After The Surfside Tragedy, Pittsburgh-Area Condominiums Take Stock

Building Collapse Miami
Lynne Sladky
/
AP
A police officer walks past the collapsed and demolished Champlain Towers South condominium building, Tuesday, July 6, 2021, in Surfside, Fla.

Since half of a Surfside, Florida condo collapsed in late June, condominium and homeowners associations across the country have begun to look to their own homes. Attorneys in Pittsburgh say their clients have not expressed fears for their safety, but focused on questions concerning maintenance and management.

“Our concerns in Pittsburgh are really different from the ones in Florida,” said Kim Tague, an attorney with Strassburger McKenna Gutnick & Gefsky who represents many area associations. “I don’t think any of my clients are really concerned that the building will fall down.”

Instead, Tague said board members have dusted off their insurance policies to see what, and who, is covered, and to ensure they have the resources to take care of their communities.

“The goal is to have enough money set aside so that things never fall into disrepair, so that you never get to a point where things are unsafe,” said Tague. She said associations can hire experts to conduct a reserve analysis, to make sure that the organization’s budget and fees will be able to cover expected repairs.

In 2018, a consultant’s engineering report informed the management of Champlain Towers South in Surfside, Fl. of “major structural damage” that needed to be “repaired in a timely fashion.” That work was reportedly set to begin this year. (Some reports now suggest structural shortcuts may also be at fault.)

Bill Labovitz, an attorney with Pittsburgh-based firm Anderson & Labovitz, said the board members of a condominium or homeowners association are supposed to act in the long-term interests of the corporation. That means not kicking the can down the road when it comes to thorny questions, like raising fees to pay for expensive repairs.

However, most boards are run by volunteers who don’t have much experience with government, and it’s hard to raise taxes on your neighbors, Labovitz said.

“People going into these roles really have to expect that sometimes they’re not going to be liked that much.”

Fear of that personal friction can “create problems along the lines of what is being reported [with regard to] the deferred maintenance” in Florida, he said.

Tague agreed those tensions can prevent necessary action, but added that even if a board does want to raise fees, it may not be feasible. Special assessments can climb into the hundreds of thousands of dollars, which elderly residents, or those with modest incomes, may not be able to cover. Condo associations can take out a loan, but a bank has to approve it. If a building is too compromised, “what would your collateral be?” Tague asked. “Your condo that’s unsound?”

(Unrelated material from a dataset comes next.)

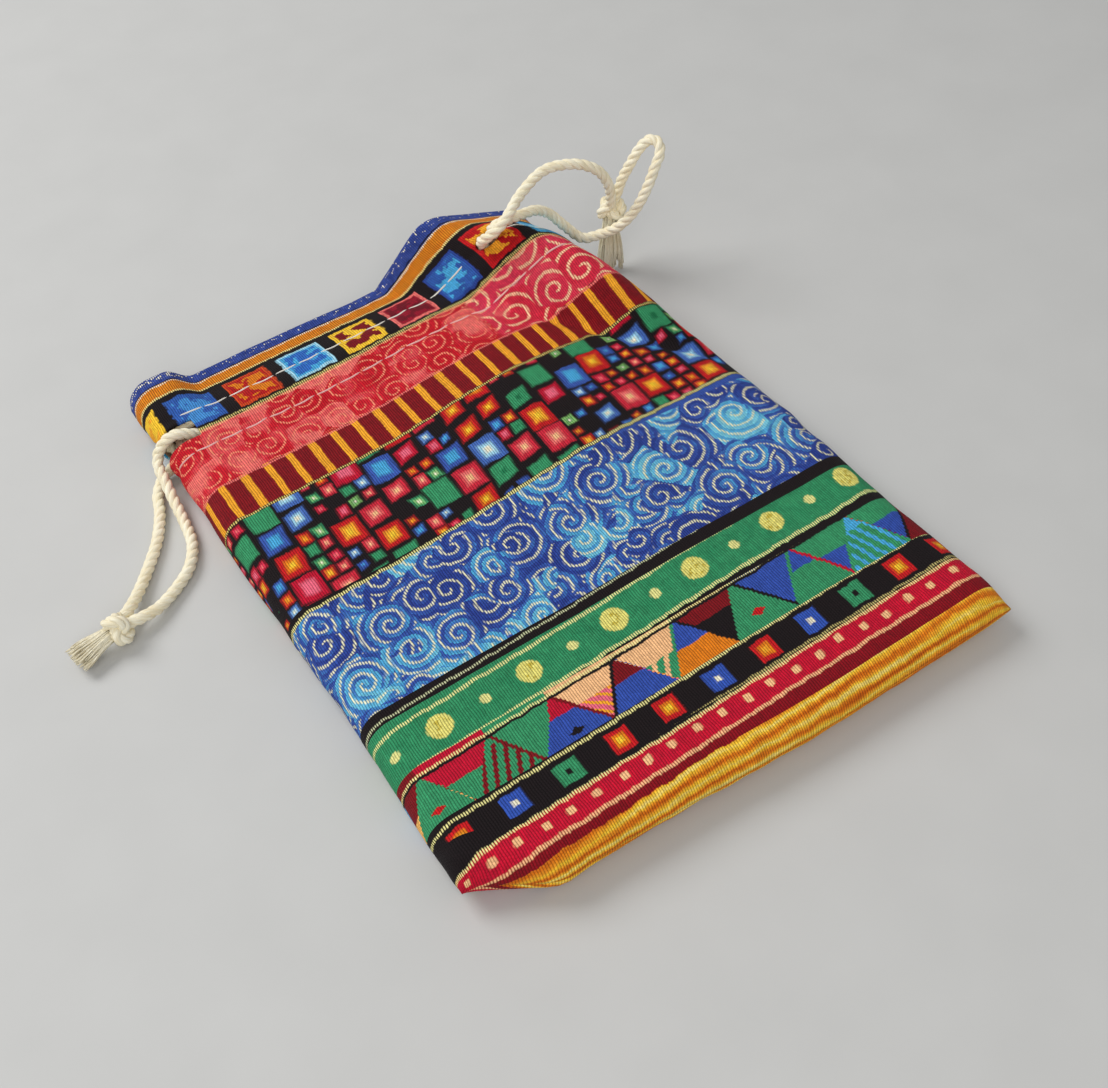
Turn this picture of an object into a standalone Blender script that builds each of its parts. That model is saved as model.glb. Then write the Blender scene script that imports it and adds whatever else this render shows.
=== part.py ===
# Cloth drawstring pouch, lying on its back with the right of its mouth raised by the cords.
# Lengths are in metres. X runs across the pouch, Y from the bottom fold to the mouth, Z up.
# The origin is at the bottom centre of the pouch.

from math import cos, pi, radians, sin, sqrt

import bmesh
import bpy
from mathutils import Vector

MM = 0.001

# Pouch as it lies, and its cloth
POUCH_WIDTH = 102 * MM
POUCH_LENGTH = 138 * MM
POUCH_HEIGHT = 9.2 * MM
HEADER_HEIGHT = 7.8 * MM
CLOTH = 0.5 * MM
SIDE_ROLL = 4.5 * MM
BOTTOM_ROLL = 6 * MM
MOUTH_TAPER = 1.3 * MM

# Drawstring channel, as distances along the cloth from the mouth
CORD = 2.3 * MM
CORD_CLEARANCE = 0.35 * MM
HEM_GAP = 0.3 * MM
CHANNEL_TOP = 10.6 * MM
CHANNEL_BOTTOM = 23 * MM
CHANNEL_EASE = 1.4 * MM
HEM_DEPTH = 26.5 * MM
LEFT_LANE = 17.6 * MM
RIGHT_LANE = 14 * MM

# Slit in the left seam, and the hole in the right of the front
SLIT_TOP = 15.2 * MM
SLIT_HEIGHT = 5.2 * MM
SLIT_FRONT_REACH = 7.5 * MM
HOLE_TOP = 10.6 * MM
HOLE_LEFT = 24.5 * MM
HOLE_WIDTH = 9.5 * MM
HOLE_SPACING = 1.3 * CORD

# Raised right corner of the neck: a facet between a valley and a crest, and a flap behind it
VALLEY_AT_MOUTH = 3 * MM
LIFT_DIRECTION = Vector((0.74, 0.673, 0)).normalized()
RAMP_ANGLE = radians(43)
RAMP_BEND = 6.5 * MM
RAMP_LENGTH = 15 * MM
CREST_RADIUS = 6 * MM
CREST_EASE = 1.3
FLAP_ANGLE = radians(50)
LIFT_STEP = 0.25 * MM

# Left bottom corner, tucked in on the diagonal
CORNER_TUCK = 10 * MM
CORNER_TUCK_WIDTH = 15 * MM
CORNER_TUCK_LENGTH = 22 * MM

# Knots and frayed ends
KNOT_RADIUS = 3.1 * MM
KNOT_GAP = 0.3 * MM
KNOT_TURN_SINK = 0.8 * MM
KNOT_TURN_TILT = Vector((0.25, 0.1, 0.45))
TASSEL_LENGTH = 9 * MM
TASSEL_NECK = 1.7 * MM
TASSEL_END = 3.2 * MM
TASSEL_FLATNESS = 0.45
TASSEL_FLAT_SIDE = Vector((0, -0.15, 1))
TASSEL_STRANDS = 6
STRAND_DEPTH = 0.14
STRAND_UNEVENNESS = 0.07
TASSEL_HOLLOW = 0.14

# Printed bands from the bottom fold to the mouth: name, distance of the lower border from the mouth,
# colour
BANDS = (
    ("orange_stripes", 140 * MM, (0.80, 0.36, 0.04)),
    ("crimson_dots", 132 * MM, (0.55, 0.01, 0.04)),
    ("small_squares", 124.6 * MM, (0.02, 0.012, 0.015)),
    ("triangles", 117.6 * MM, (0.45, 0.10, 0.12)),
    ("green_dots", 107 * MM, (0.02, 0.24, 0.09)),
    ("black_line", 97 * MM, (0.01, 0.008, 0.008)),
    ("blue_spirals", 94.4 * MM, (0.05, 0.17, 0.52)),
    ("scattered_squares", 68.7 * MM, (0.03, 0.015, 0.02)),
    ("bars", 44.5 * MM, (0.42, 0.06, 0.02)),
    ("coral_spirals", 34.6 * MM, (0.66, 0.07, 0.09)),
    ("large_squares", 19.6 * MM, (0.02, 0.02, 0.03)),
    ("orange_stripe", 6 * MM, (0.70, 0.25, 0.02)),
    ("blue_edge", 2.5 * MM, (0.04, 0.07, 0.27)),
)
INSIDE_COLOUR = (0.62, 0.45, 0.38)
COTTON_COLOUR = (0.83, 0.76, 0.60)

# Free ends of the left drawstring, from the knot to the slit: over the front, and under it
LEFT_OVER = (
    (-70.9, 20.2, 2.9), (-67.0, 21.3, 1.9), (-62.2, 24.0, 1.3), (-57.9, 27.4, 1.3),
    (-55.2, 32.2, 1.3), (-54.2, 38.0, 1.5), (-53.8, 42.5, 2.6), (-53.3, 47.2, 4.2),
    (-53.0, 50.0, 4.9), (-52.0, 51.9, 6.0), (-50.4, 52.0, 8.0), (-48.6, 51.7, 9.2), (-46.8, 51.5, 9.0),
    (-45.0, 51.4, 8.0),
)
LEFT_UNDER = (
    (-48.9, 51.5, 2.3), (-52.6, 50.6, 1.4), (-55.4, 47.2, 1.2), (-57.0, 42.8, 1.2),
    (-60.2, 36.8, 1.2), (-64.3, 31.5, 1.3), (-68.4, 27.0, 1.8), (-71.9, 23.2, 2.9),
)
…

And Tague said that under the law, condominium and homeowners associations are essentially small cities unto themselves.

“When you’re a condominium association it’s a bunch of elected volunteers, sometimes it’s only three people … and they’re running a multi-million dollar real estate company with no employees.”

Tague said she doesn’t expect to see the laws that enable condominiums to change. Instead, she thinks people will simply be more reluctant to sit on the board.